All of the material below is to be returned exactly.
───── Source excerpt
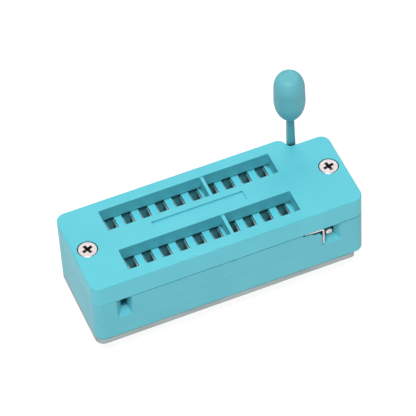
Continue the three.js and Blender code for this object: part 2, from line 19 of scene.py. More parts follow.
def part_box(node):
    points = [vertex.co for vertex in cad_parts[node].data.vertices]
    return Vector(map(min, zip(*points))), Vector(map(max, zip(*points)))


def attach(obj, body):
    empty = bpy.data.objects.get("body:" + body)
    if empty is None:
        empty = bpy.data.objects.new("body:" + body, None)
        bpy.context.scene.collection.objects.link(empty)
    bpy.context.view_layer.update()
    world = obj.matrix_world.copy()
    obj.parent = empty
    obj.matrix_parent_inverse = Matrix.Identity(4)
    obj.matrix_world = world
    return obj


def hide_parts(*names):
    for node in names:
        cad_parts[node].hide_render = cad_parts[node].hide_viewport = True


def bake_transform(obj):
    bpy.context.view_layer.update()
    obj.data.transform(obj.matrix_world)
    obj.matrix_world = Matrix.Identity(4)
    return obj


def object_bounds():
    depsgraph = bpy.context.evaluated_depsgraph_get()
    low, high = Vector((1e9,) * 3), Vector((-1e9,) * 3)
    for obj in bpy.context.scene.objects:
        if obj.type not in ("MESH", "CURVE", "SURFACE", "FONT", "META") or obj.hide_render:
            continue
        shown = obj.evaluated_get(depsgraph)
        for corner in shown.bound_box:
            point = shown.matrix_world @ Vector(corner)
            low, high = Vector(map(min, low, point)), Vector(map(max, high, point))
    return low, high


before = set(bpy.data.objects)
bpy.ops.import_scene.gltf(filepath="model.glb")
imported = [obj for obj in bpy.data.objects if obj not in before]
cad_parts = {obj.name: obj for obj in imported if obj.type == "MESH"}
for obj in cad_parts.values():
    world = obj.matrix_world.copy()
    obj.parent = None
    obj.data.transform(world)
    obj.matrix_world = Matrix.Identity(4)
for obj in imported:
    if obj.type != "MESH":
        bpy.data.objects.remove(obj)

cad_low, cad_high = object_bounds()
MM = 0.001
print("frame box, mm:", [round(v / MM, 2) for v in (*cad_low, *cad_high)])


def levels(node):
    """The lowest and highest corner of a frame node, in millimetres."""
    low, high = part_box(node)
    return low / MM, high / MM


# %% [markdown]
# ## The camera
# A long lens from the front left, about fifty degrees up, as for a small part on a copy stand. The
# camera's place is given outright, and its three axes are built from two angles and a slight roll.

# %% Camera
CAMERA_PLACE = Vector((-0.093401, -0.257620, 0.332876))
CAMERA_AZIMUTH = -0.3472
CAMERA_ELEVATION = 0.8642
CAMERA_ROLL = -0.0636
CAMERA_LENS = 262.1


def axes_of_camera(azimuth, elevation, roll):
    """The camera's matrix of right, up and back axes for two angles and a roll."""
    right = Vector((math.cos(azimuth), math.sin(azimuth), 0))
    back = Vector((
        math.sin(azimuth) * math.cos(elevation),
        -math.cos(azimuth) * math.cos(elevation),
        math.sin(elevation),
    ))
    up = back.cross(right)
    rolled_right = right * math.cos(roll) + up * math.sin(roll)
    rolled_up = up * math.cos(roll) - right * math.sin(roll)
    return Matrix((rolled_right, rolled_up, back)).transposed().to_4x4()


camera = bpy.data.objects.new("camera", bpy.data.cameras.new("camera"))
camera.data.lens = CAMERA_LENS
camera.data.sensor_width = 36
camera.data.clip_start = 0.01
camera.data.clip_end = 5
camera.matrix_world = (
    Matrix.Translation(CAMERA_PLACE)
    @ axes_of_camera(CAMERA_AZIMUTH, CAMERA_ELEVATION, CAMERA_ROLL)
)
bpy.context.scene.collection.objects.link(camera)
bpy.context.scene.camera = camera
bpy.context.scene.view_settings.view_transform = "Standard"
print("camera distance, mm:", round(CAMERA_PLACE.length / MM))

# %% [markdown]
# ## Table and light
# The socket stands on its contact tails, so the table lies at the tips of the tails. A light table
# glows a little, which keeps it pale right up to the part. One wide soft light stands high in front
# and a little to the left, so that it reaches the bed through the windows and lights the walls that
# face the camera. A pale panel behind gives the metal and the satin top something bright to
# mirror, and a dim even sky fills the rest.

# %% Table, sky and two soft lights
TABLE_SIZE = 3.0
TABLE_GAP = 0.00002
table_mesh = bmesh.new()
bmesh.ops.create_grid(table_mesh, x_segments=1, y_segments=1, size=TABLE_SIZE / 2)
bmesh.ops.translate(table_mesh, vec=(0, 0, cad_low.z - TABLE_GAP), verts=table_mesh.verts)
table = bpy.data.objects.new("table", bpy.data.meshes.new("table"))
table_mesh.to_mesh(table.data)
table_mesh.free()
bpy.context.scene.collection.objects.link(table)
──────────
Written response:
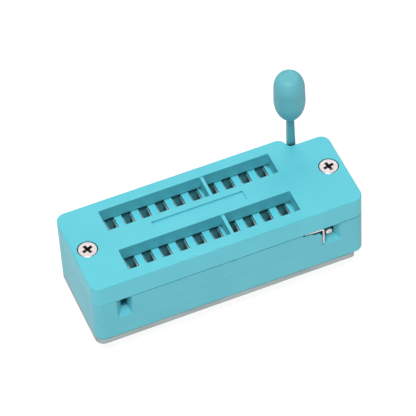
Continue the three.js and Blender code for this object: part 2, from line 19 of scene.py. More parts follow.
def part_box(node):
    points = [vertex.co for vertex in cad_parts[node].data.vertices]
    return Vector(map(min, zip(*points))), Vector(map(max, zip(*points)))


def attach(obj, body):
    empty = bpy.data.objects.get("body:" + body)
    if empty is None:
        empty = bpy.data.objects.new("body:" + body, None)
        bpy.context.scene.collection.objects.link(empty)
    bpy.context.view_layer.update()
    world = obj.matrix_world.copy()
    obj.parent = empty
    obj.matrix_parent_inverse = Matrix.Identity(4)
    obj.matrix_world = world
    return obj


def hide_parts(*names):
    for node in names:
        cad_parts[node].hide_render = cad_parts[node].hide_viewport = True


def bake_transform(obj):
    bpy.context.view_layer.update()
    obj.data.transform(obj.matrix_world)
    obj.matrix_world = Matrix.Identity(4)
    return obj


def object_bounds():
    depsgraph = bpy.context.evaluated_depsgraph_get()
    low, high = Vector((1e9,) * 3), Vector((-1e9,) * 3)
    for obj in bpy.context.scene.objects:
        if obj.type not in ("MESH", "CURVE", "SURFACE", "FONT", "META") or obj.hide_render:
            continue
        shown = obj.evaluated_get(depsgraph)
        for corner in shown.bound_box:
            point = shown.matrix_world @ Vector(corner)
            low, high = Vector(map(min, low, point)), Vector(map(max, high, point))
    return low, high


before = set(bpy.data.objects)
bpy.ops.import_scene.gltf(filepath="model.glb")
imported = [obj for obj in bpy.data.objects if obj not in before]
cad_parts = {obj.name: obj for obj in imported if obj.type == "MESH"}
for obj in cad_parts.values():
    world = obj.matrix_world.copy()
    obj.parent = None
    obj.data.transform(world)
    obj.matrix_world = Matrix.Identity(4)
for obj in imported:
    if obj.type != "MESH":
        bpy.data.objects.remove(obj)

cad_low, cad_high = object_bounds()
MM = 0.001
print("frame box, mm:", [round(v / MM, 2) for v in (*cad_low, *cad_high)])


def levels(node):
    """The lowest and highest corner of a frame node, in millimetres."""
    low, high = part_box(node)
    return low / MM, high / MM


# %% [markdown]
# ## The camera
# A long lens from the front left, about fifty degrees up, as for a small part on a copy stand. The
# camera's place is given outright, and its three axes are built from two angles and a slight roll.

# %% Camera
CAMERA_PLACE = Vector((-0.093401, -0.257620, 0.332876))
CAMERA_AZIMUTH = -0.3472
CAMERA_ELEVATION = 0.8642
CAMERA_ROLL = -0.0636
CAMERA_LENS = 262.1


def axes_of_camera(azimuth, elevation, roll):
    """The camera's matrix of right, up and back axes for two angles and a roll."""
    right = Vector((math.cos(azimuth), math.sin(azimuth), 0))
    back = Vector((
        math.sin(azimuth) * math.cos(elevation),
        -math.cos(azimuth) * math.cos(elevation),
        math.sin(elevation),
    ))
    up = back.cross(right)
    rolled_right = right * math.cos(roll) + up * math.sin(roll)
    rolled_up = up * math.cos(roll) - right * math.sin(roll)
    return Matrix((rolled_right, rolled_up, back)).transposed().to_4x4()


camera = bpy.data.objects.new("camera", bpy.data.cameras.new("camera"))
camera.data.lens = CAMERA_LENS
camera.data.sensor_width = 36
camera.data.clip_start = 0.01
camera.data.clip_end = 5
camera.matrix_world = (
    Matrix.Translation(CAMERA_PLACE)
    @ axes_of_camera(CAMERA_AZIMUTH, CAMERA_ELEVATION, CAMERA_ROLL)
)
bpy.context.scene.collection.objects.link(camera)
bpy.context.scene.camera = camera
bpy.context.scene.view_settings.view_transform = "Standard"
print("camera distance, mm:", round(CAMERA_PLACE.length / MM))

# %% [markdown]
# ## Table and light
# The socket stands on its contact tails, so the table lies at the tips of the tails. A light table
# glows a little, which keeps it pale right up to the part. One wide soft light stands high in front
# and a little to the left, so that it reaches the bed through the windows and lights the walls that
# face the camera. A pale panel behind gives the metal and the satin top something bright to
# mirror, and a dim even sky fills the rest.

# %% Table, sky and two soft lights
TABLE_SIZE = 3.0
TABLE_GAP = 0.00002
table_mesh = bmesh.new()
bmesh.ops.create_grid(table_mesh, x_segments=1, y_segments=1, size=TABLE_SIZE / 2)
bmesh.ops.translate(table_mesh, vec=(0, 0, cad_low.z - TABLE_GAP), verts=table_mesh.verts)
table = bpy.data.objects.new("table", bpy.data.meshes.new("table"))
table_mesh.to_mesh(table.data)
table_mesh.free()
bpy.context.scene.collection.objects.link(table)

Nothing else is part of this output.